„Das gesamte Bildungsministerium wird verändert, um Nachhaltigkeit und Klima zentral in unserem Bildungssystem zu verankern“, sagt der italienische Bildungsminister Lorenzo Fioramonti. Es sind Zeichen wie diese, die eine Re-Europäisierung Italiens bewirken sollen. Mit der neuen sozialdemokratisch-basislinken Regierung kehren auch die bereits unter Ex-Premier Matteo Renzi begonnenen, ideologischen „Germanisierungsprozesse“ zurück, die Italien auf eine Linie bringen sollen, die man gerne „globalistisch“ schimpft. Vor wenigen Monaten, als noch Familienminister Lorenzo Fontana das Ruder in der Hand hielt, sprach man über Landverteilungen an Familien mit mindestens drei Kindern; man sprach von der Verteidigung der traditionellen Familie und christlichen Werten; es war eine Zeit, in der Matteo Salvini mit Rosenkranz in der Hand das unbefleckte Herz Mariens anrief. Heute dagegen dominieren Themen wie Sterbehilfe, die Adoption von Kindern durch homosexuelle Paare und die fröhliche Umarmung der Massenimmigration. Gedanken für ein Gesetz gegen „Trans- und Homophobie“ machen die Runde.

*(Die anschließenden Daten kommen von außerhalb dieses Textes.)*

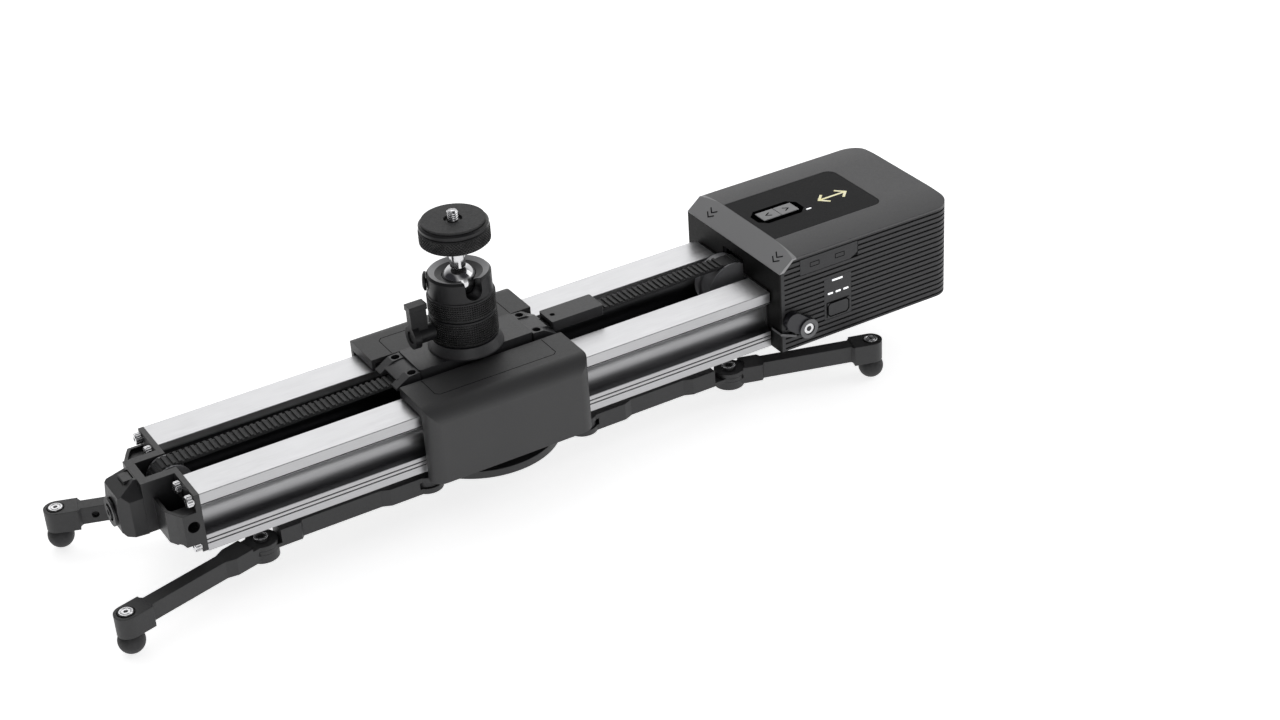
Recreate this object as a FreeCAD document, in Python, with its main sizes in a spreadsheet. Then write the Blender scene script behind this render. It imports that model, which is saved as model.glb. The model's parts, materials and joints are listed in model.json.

Die Linke führt einen Kulturkrieg, wie er in Deutschland schon seit Jahren wütet – aber es ist ein Rückzugsgefecht, kein Kampf nach vorn. Wenn der Partito Democratico (PD) nun mit allen Mitteln den „Klimaschutz” als Thema spielt, dann, weil er weiß, dass er für diese ideologischen Absichten gar keine Mehrheit in der italienischen Bevölkerung hat. Die Elfenbeinturmthemen der neuen Regierung erinnern frappierend an jene nördlich der Alpen – aber ohne die breite Unterstützung, wie sie bei den prozessionsähnlichen Demonstrationen von Aktivisten jedweder Couleur hierzulande gleich einer Monstranz vorangetragen wird. Nach nur wenigen Wochen hat sich die Regierung ihres Volkes entkoppelt: mit drastischen Folgen in den Umfragewerten.
Der Aufstieg der populären Parteichefin Meloni, die von vielen als italienisches Pendant zu Marine Le Pen gehandelt wird, kommt dabei mit Ansage. Entgegen der Aussagen des außeritalienischen Journalismus ist nämlich die Lega keine rechtsextreme Partei, die sich weiter radikalisiert. Im Gegenteil: Salvini führt seine Partei seit Monaten in Richtung Mitte-Rechts, um das konservative, katholische und bürgerliche Milieu zu gewinnen, das nach der Erosion der großen Mitte-Rechts-Parteien keine politische Heimat hat. Meloni rundet dabei die rechte Flanke ab. Im Gegensatz zur föderalen Lega sind die FdI zentralistisch aufgestellt; wirtschaftlich verfolgt die Lega einen liberaleren Kurs; und gesellschaftlich waren die FdI als Erben der alten, nationalistischen Alleanza Nazionale immer konservativer eingestellt. Während letztere als postfaschistische Partei sich nie ganz von der Vergangenheit trennen wollte, hat sich Meloni nach der Neugründung ihrer Partei vom Faschismus distanziert. Dennoch gehören zu ihren Anhängern Leute, die man hierzulande am ehesten mit dem Flügel um Björn Höcke vergleichen könnte. Salvini ist dagegen ein moderater Konservativer.
Die neue Koalition in Rom befördert mit ihrem Linksextremismus daher eine weitere Radikalisierung der italienischen Gesellschaft – ein Prozess, den ein Innenminister Salvini nicht befeuert, sondern als Integrationsfigur abgefedert hat. Die beiden Ex-Premiers Renzi und Silvio Berlusconi dümpeln dagegen mit ihren pro-EU, links- bzw. rechtsliberalen Parteien bei 6 Prozent herum. Ideologische Phantastereien helfen wenig, wenn in Tarent die Schließung eines Stahlwerks die Arbeitsplätze des wirtschaftlich schwachen Südens bedroht. Und sie helfen nichts angesichts einer sich ausweitenden deutschen Rezession, die dem europäischen Ausland massiv schaden wird.